#### [TO BE DONE]
Extract all data as written.
==========
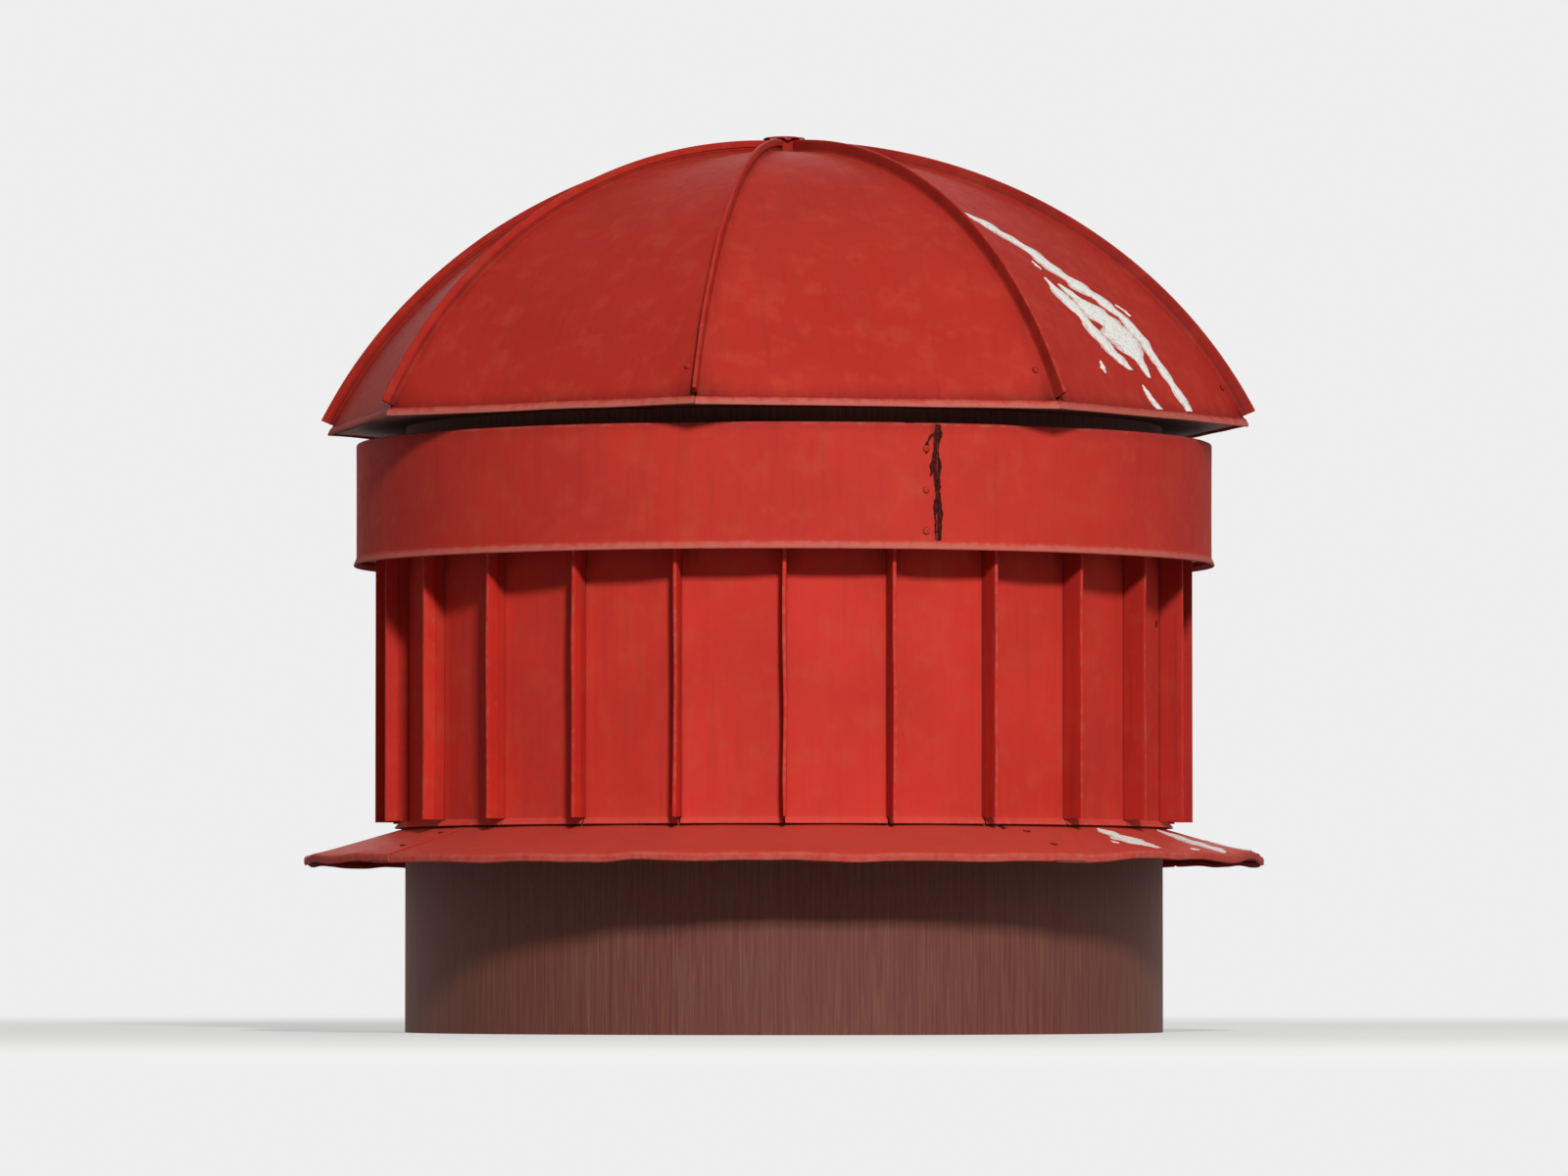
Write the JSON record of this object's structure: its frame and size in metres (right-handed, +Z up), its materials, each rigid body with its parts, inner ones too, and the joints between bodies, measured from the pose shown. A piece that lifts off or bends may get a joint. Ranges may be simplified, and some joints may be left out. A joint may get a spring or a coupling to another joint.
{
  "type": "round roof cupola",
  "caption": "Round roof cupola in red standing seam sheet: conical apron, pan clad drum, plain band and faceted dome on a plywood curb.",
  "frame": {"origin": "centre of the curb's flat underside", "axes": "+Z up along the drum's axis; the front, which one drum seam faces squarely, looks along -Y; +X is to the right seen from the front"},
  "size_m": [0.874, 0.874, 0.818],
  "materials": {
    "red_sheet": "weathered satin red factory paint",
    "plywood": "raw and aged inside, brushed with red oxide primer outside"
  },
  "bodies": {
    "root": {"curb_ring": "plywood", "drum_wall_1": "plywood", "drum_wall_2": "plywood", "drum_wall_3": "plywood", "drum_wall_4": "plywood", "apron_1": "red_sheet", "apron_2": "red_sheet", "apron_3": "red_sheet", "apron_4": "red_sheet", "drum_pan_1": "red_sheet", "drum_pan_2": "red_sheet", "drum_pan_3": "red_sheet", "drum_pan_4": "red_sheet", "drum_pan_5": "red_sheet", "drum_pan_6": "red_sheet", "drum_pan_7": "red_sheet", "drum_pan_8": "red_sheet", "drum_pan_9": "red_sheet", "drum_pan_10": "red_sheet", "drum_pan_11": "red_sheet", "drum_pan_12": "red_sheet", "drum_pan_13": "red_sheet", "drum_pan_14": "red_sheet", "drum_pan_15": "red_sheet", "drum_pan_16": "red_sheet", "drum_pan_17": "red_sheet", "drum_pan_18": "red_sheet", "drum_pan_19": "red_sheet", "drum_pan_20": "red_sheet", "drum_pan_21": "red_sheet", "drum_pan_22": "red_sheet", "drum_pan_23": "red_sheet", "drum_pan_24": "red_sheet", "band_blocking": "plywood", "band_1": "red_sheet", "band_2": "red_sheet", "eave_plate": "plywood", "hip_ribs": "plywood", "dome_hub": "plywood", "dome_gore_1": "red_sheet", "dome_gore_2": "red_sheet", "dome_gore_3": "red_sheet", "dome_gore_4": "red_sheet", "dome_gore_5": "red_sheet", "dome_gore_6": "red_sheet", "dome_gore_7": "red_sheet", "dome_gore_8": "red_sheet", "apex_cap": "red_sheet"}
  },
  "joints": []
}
==========
#### [TASK OUTPUT]
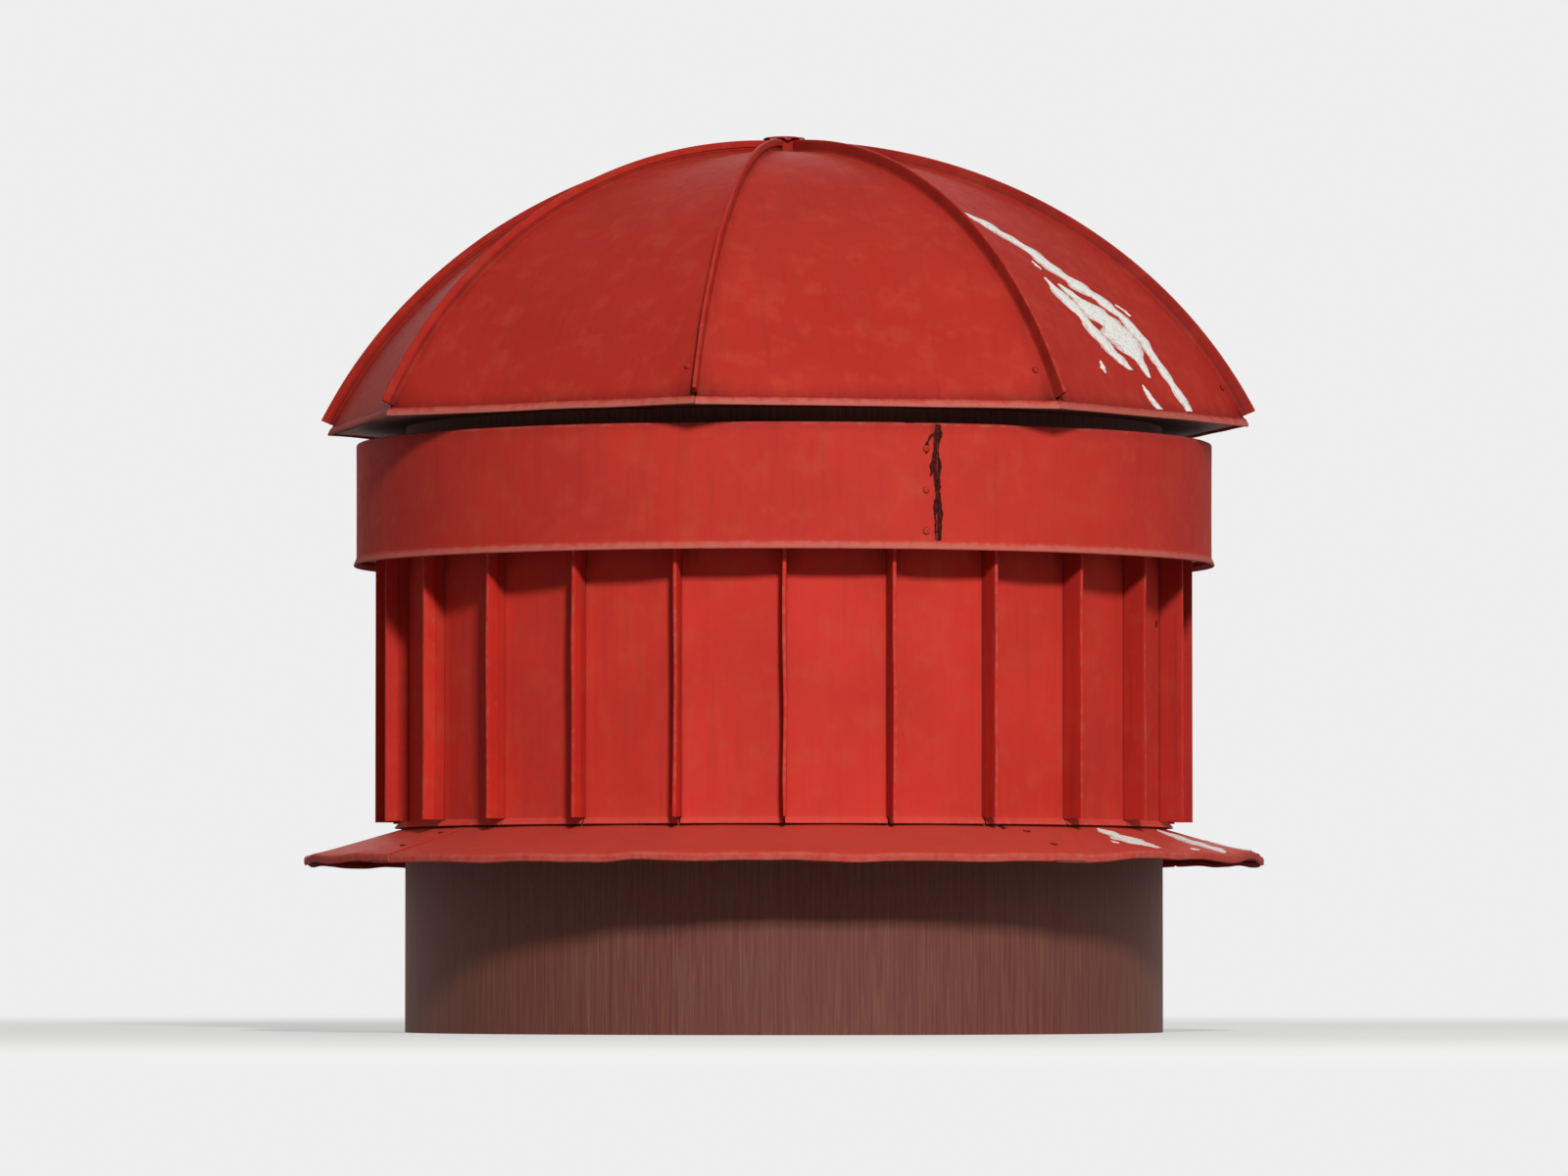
Write the JSON record of this object's structure: its frame and size in metres (right-handed, +Z up), its materials, each rigid body with its parts, inner ones too, and the joints between bodies, measured from the pose shown. A piece that lifts off or bends may get a joint. Ranges may be simplified, and some joints may be left out. A joint may get a spring or a coupling to another joint.
{
  "type": "round roof cupola",
  "caption": "Round roof cupola in red standing seam sheet: conical apron, pan clad drum, plain band and faceted dome on a plywood curb.",
  "frame": {"origin": "centre of the curb's flat underside", "axes": "+Z up along the drum's axis; the front, which one drum seam faces squarely, looks along -Y; +X is to the right seen from the front"},
  "size_m": [0.874, 0.874, 0.818],
  "materials": {
    "red_sheet": "weathered satin red factory paint",
    "plywood": "raw and aged inside, brushed with red oxide primer outside"
  },
  "bodies": {
    "root": {"curb_ring": "plywood", "drum_wall_1": "plywood", "drum_wall_2": "plywood", "drum_wall_3": "plywood", "drum_wall_4": "plywood", "apron_1": "red_sheet", "apron_2": "red_sheet", "apron_3": "red_sheet", "apron_4": "red_sheet", "drum_pan_1": "red_sheet", "drum_pan_2": "red_sheet", "drum_pan_3": "red_sheet", "drum_pan_4": "red_sheet", "drum_pan_5": "red_sheet", "drum_pan_6": "red_sheet", "drum_pan_7": "red_sheet", "drum_pan_8": "red_sheet", "drum_pan_9": "red_sheet", "drum_pan_10": "red_sheet", "drum_pan_11": "red_sheet", "drum_pan_12": "red_sheet", "drum_pan_13": "red_sheet", "drum_pan_14": "red_sheet", "drum_pan_15": "red_sheet", "drum_pan_16": "red_sheet", "drum_pan_17": "red_sheet", "drum_pan_18": "red_sheet", "drum_pan_19": "red_sheet", "drum_pan_20": "red_sheet", "drum_pan_21": "red_sheet", "drum_pan_22": "red_sheet", "drum_pan_23": "red_sheet", "drum_pan_24": "red_sheet", "band_blocking": "plywood", "band_1": "red_sheet", "band_2": "red_sheet", "eave_plate": "plywood", "hip_ribs": "plywood", "dome_hub": "plywood", "dome_gore_1": "red_sheet", "dome_gore_2": "red_sheet", "dome_gore_3": "red_sheet", "dome_gore_4": "red_sheet", "dome_gore_5": "red_sheet", "dome_gore_6": "red_sheet", "dome_gore_7": "red_sheet", "dome_gore_8": "red_sheet", "apex_cap": "red_sheet"}
  },
  "joints": []
}